Introduction
Recent years have seen a burgeoning literature on the issue of why countries’ per-capita income levels converge (or do not, as the case may be). This topic is hardly new, of course, and much of the present research is merely rediscovering arguments that had long been known (the advantages of relative backwardness, the role of skills, the importance of investment or of learning by doing, etc.). There is, however, one feature of the older literature which recent writings have hardly exploited: that is, the role which government intervention (through, for instance, macroeconomic, industrial or exchange rate policies) could play in promoting growth. This neglect is understandable. In the context of the dominating orthodoxy, industrial policies can only lead to inferior outcomes, while macroeconomic and exchange rate policies, when not instantly ineffective, must be so in the medium term. Similarly heretic, and hence ignored, are approaches of the ‘export-led growth’ variety which dare to suggest that demand factors may contribute to longer-run growth differences.

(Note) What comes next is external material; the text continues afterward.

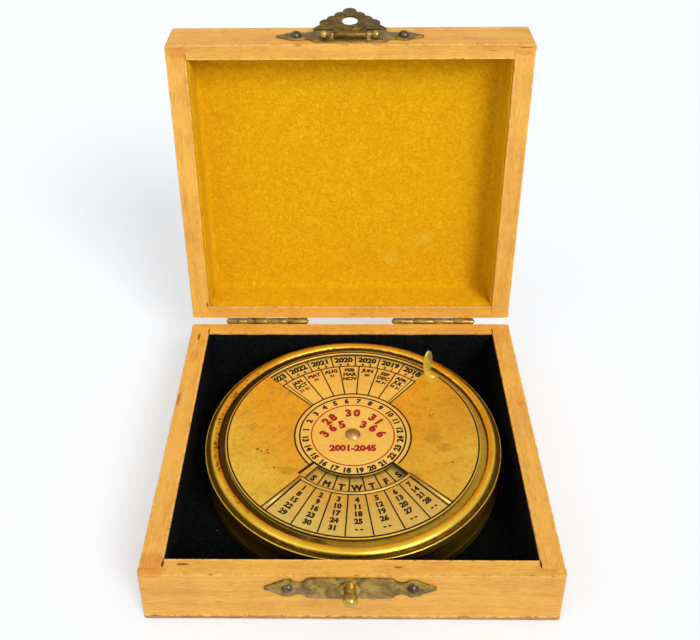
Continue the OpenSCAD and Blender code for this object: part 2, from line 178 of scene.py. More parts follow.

Yet, just a cursory look at the economic history of the OECD countries since World War II suggests that the role of demand and policies cannot be ignored, notably in the 1950s (witness the importance that many attribute to the indicative planning of France, to the investment subsidies of Germany, to the industrial policies of Japan, and so on). In particular, policies may have influenced one area that seems crucial for an understanding of the convergence process, that of international competitiveness. Traditional approaches usually view the latter as an entirely endogenous function of the growth process itself.